There’s an enticing blend of power and speed up here in the High Country. It is, I think, what Nebraska is supposed to look like at some point in the near future.
First-year head coach Eliah Drinkwitz is a bit of a rarity in the college coaching ranks. The 36-year-old native of Norman, Oklahoma, didn’t play college football (but he was student body president at Arkansas Tech). Instead, Drinkwitz learned the game while following in Gus Malzahn’s footsteps. Drinkwitz’s second coaching job was at Springdale High School in Arkansas, where Malzahn made his name. The two coaches would link up at Auburn in 2010 and Drinkwitz would follow Malzahn to Arkansas State in 2012. From there Drinkwitz coordinated the offenses at Boise State and North Carolina State before App State hired him last winter to maintain a storied football history.
Jerry Moore is the coach who vaulted App State to a national stage. He was an assistant under Tom Osborne for six seasons and was the Huskers’ offensive coordinator in his last season in Lincoln, 1978. He took over the Mountaineer program in 1989, eventually leading it to FCS national titles in 2005, 2006 and 2007. Depending on what account you choose to believe, Moore was gently nudged out of the job after the 2012 season (though he is getting a statue in the under-construction north end zone plaza, so it’s cool, I guess). But with a solid program in place, App State made the 2013 transition to FBS football look seamless.
The Mountaineers have made four straight bowl games and became eligible for a fifth on Saturday. The win was App State’s 12th in a row, dating back to last season. Only Clemson and Ohio State have longer active streaks. All told, the Mountaineers have won 54 of their 70 games (.771) as an FBS program. That ranks right between Wisconsin (.773) and Boise State (.759) over that stretch, both of which lost for the first time this season on Saturday.
If anyone wants to write that off because it happened in the Sun Belt I would refer them back to this—eight years ago App State was playing FCS football.
I’ll always be drawn to programs that make that jump and have success. Put a beautiful setting around it—and The Rock has one of the better settings I’ve seen for a game—and it’s almost impossible for me to resist. I’ve been admiring this program for a long time. My first in-person experience with it did nothing to change that.
I spent much of the rainy Saturday trying to decide what App State reminded me of. I lived in New England for almost a decade, but I saw more Bean Boots—L.L. Bean’s perfectly functional rubber and leather all-weather stompers that have become fashionable of late—in Boone than I’ve ever seen before. Mountain schools are like that. They all have their own vibe even if it’s the same vibe no matter which mountains you’re in.
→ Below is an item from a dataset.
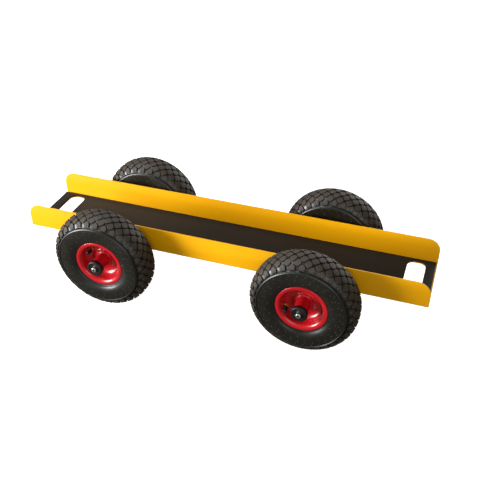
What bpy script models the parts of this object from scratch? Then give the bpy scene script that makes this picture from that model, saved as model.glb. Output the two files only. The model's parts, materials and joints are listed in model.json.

At first I decided that Appalachian State was a southern University of Vermont. But as I continued to watch Drinkwitz’s offense slice up ULM, I realized I was ignoring the obvious.
Appalachian State football is Boise State east. Successful FCS-to-FBS transition? Yep. Picturesque setting? Check. Unique and strong football culture? Absolutely.
Big-time wins over blue-blood programs? Boise State has more of those, though the Broncols have been at it longer, but App State still has the most famous one—the 2007 upset of Michigan. Stroll down King Street and that win is never far away. Merchandise commemorating one of the biggest upsets of all time must still sell well because it’s everywhere.
But the biggest upset of all is that it wouldn’t be much of an upset today. App State has pushed Tennessee and Penn State to the brink in the past four years. It’s already beaten North Carolina this year and has a shot at South Carolina in November.